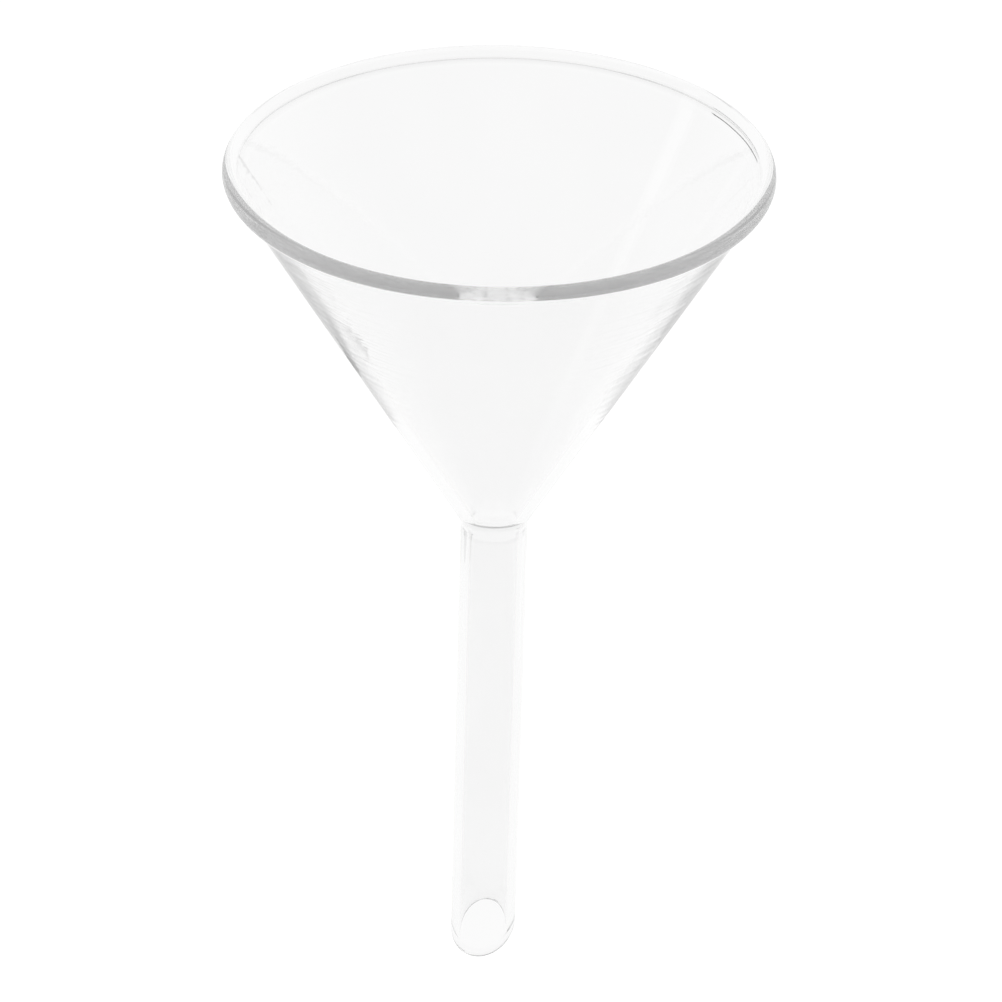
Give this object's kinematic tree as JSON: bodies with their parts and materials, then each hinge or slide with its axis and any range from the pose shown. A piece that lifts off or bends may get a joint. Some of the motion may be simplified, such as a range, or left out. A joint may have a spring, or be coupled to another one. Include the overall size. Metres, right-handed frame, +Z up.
{
  "type": "laboratory funnel",
  "caption": "Clear glass laboratory funnel: a 60 degree conical bowl with a beaded rim, fused onto a straight tubular stem whose tip is cut at a slant.",
  "frame": {"origin": "on the axis, in the plane of the support ring that the bowl rests in, where the outer cone is 50 mm across", "axes": "+Z up the axis and out of the bowl's mouth; -Y towards the low side of the slanting tip; +X to the right when looking along +Y"},
  "size_m": [0.08, 0.08, 0.1385],
  "materials": {
    "clear_glass": "clear borosilicate glass, fire-polished and smooth"
  },
  "bodies": {
    "root": {"bowl": "clear_glass", "stem": "clear_glass"}
  },
  "joints": []
}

Given exercise: Copy the data above exactly. Every line must be included.

Complete output:
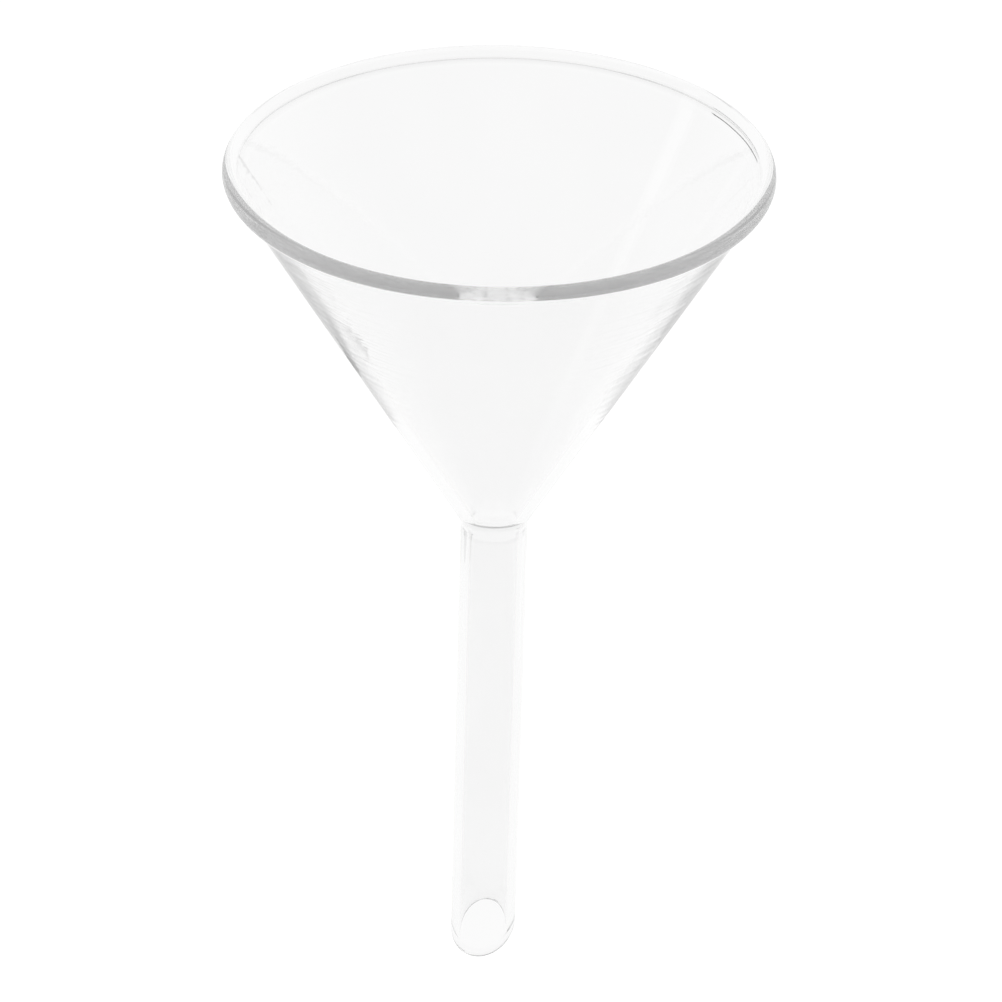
Give this object's kinematic tree as JSON: bodies with their parts and materials, then each hinge or slide with its axis and any range from the pose shown. A piece that lifts off or bends may get a joint. Some of the motion may be simplified, such as a range, or left out. A joint may have a spring, or be coupled to another one. Include the overall size. Metres, right-handed frame, +Z up.
{
  "type": "laboratory funnel",
  "caption": "Clear glass laboratory funnel: a 60 degree conical bowl with a beaded rim, fused onto a straight tubular stem whose tip is cut at a slant.",
  "frame": {"origin": "on the axis, in the plane of the support ring that the bowl rests in, where the outer cone is 50 mm across", "axes": "+Z up the axis and out of the bowl's mouth; -Y towards the low side of the slanting tip; +X to the right when looking along +Y"},
  "size_m": [0.08, 0.08, 0.1385],
  "materials": {
    "clear_glass": "clear borosilicate glass, fire-polished and smooth"
  },
  "bodies": {
    "root": {"bowl": "clear_glass", "stem": "clear_glass"}
  },
  "joints": []
}